- **YOUR TASK**
How does the data below read from its first line through the line containing "return made, placed"? Print those lines exactly.

# Start of DATA LINES

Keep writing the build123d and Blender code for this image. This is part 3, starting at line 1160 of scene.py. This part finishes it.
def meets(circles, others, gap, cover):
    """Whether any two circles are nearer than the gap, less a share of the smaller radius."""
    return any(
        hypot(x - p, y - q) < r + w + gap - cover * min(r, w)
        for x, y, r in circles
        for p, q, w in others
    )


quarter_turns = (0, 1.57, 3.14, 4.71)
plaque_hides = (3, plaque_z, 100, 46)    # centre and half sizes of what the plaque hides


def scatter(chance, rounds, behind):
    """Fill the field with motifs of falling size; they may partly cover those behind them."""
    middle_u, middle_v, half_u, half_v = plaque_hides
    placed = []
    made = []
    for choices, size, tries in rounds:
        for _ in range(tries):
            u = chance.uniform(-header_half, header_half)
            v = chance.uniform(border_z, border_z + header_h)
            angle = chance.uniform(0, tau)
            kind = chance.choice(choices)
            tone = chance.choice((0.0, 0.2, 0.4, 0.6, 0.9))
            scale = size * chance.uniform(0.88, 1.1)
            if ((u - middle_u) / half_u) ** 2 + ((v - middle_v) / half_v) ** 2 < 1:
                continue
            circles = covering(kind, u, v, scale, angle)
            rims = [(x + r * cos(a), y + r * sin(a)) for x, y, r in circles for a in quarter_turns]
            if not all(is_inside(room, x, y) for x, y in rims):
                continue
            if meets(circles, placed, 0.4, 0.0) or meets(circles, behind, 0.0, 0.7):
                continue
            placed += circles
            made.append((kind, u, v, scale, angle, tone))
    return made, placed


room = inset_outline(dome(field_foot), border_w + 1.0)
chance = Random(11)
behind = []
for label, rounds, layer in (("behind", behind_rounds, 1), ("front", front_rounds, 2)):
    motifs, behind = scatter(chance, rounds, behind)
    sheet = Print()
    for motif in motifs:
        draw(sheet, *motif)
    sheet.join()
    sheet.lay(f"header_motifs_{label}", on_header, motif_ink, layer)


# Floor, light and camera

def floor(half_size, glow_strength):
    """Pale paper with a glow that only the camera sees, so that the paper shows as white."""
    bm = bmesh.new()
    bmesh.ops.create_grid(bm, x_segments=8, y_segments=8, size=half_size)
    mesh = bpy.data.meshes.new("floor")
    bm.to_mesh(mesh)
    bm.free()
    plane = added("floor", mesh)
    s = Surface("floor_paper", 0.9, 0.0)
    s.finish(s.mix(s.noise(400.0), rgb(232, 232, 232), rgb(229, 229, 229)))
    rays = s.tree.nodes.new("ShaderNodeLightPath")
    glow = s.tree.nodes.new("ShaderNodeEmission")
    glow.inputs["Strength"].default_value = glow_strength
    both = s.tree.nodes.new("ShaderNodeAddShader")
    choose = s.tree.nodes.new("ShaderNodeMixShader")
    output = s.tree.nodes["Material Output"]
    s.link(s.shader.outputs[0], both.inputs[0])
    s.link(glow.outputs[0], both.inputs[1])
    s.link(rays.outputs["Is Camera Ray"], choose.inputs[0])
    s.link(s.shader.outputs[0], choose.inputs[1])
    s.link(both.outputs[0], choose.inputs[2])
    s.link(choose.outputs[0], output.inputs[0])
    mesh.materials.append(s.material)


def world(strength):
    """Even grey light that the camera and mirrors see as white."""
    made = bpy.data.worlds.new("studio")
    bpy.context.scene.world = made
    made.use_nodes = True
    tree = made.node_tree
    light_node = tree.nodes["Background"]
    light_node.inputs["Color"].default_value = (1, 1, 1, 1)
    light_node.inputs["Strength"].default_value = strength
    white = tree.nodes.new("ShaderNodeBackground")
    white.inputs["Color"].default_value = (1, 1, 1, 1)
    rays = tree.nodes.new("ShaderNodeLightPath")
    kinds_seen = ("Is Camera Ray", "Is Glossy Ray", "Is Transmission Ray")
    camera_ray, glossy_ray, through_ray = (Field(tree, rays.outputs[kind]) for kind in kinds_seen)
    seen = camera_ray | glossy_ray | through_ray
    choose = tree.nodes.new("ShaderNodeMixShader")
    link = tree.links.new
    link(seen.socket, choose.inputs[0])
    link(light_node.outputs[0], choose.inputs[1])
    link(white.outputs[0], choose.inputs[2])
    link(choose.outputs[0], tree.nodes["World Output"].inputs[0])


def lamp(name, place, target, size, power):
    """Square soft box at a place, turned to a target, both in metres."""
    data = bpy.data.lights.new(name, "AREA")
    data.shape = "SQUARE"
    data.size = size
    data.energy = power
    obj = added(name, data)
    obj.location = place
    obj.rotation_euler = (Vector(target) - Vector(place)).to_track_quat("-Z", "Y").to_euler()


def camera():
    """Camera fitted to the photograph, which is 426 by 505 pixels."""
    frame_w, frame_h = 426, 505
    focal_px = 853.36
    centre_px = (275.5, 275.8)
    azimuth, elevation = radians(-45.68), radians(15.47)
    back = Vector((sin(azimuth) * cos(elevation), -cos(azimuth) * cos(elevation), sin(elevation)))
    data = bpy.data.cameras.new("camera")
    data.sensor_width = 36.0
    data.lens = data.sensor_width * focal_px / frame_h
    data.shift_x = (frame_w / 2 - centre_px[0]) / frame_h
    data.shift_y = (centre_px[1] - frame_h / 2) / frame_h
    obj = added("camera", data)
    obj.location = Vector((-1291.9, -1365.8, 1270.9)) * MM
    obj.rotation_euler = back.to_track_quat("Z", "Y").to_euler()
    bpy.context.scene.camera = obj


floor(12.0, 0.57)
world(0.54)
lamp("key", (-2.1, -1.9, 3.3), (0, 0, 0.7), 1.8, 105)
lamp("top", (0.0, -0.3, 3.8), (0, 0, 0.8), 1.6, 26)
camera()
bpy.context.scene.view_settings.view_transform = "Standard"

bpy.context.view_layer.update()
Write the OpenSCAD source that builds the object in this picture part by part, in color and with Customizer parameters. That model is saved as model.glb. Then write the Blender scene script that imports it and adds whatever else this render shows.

# End of DATA LINES

- **RESULT FOR THIS TASK**
Keep writing the build123d and Blender code for this image. This is part 3, starting at line 1160 of scene.py. This part finishes it.
def meets(circles, others, gap, cover):
    """Whether any two circles are nearer than the gap, less a share of the smaller radius."""
    return any(
        hypot(x - p, y - q) < r + w + gap - cover * min(r, w)
        for x, y, r in circles
        for p, q, w in others
    )


quarter_turns = (0, 1.57, 3.14, 4.71)
plaque_hides = (3, plaque_z, 100, 46)    # centre and half sizes of what the plaque hides


def scatter(chance, rounds, behind):
    """Fill the field with motifs of falling size; they may partly cover those behind them."""
    middle_u, middle_v, half_u, half_v = plaque_hides
    placed = []
    made = []
    for choices, size, tries in rounds:
        for _ in range(tries):
            u = chance.uniform(-header_half, header_half)
            v = chance.uniform(border_z, border_z + header_h)
            angle = chance.uniform(0, tau)
            kind = chance.choice(choices)
            tone = chance.choice((0.0, 0.2, 0.4, 0.6, 0.9))
            scale = size * chance.uniform(0.88, 1.1)
            if ((u - middle_u) / half_u) ** 2 + ((v - middle_v) / half_v) ** 2 < 1:
                continue
            circles = covering(kind, u, v, scale, angle)
            rims = [(x + r * cos(a), y + r * sin(a)) for x, y, r in circles for a in quarter_turns]
            if not all(is_inside(room, x, y) for x, y in rims):
                continue
            if meets(circles, placed, 0.4, 0.0) or meets(circles, behind, 0.0, 0.7):
                continue
            placed += circles
            made.append((kind, u, v, scale, angle, tone))
    return made, placed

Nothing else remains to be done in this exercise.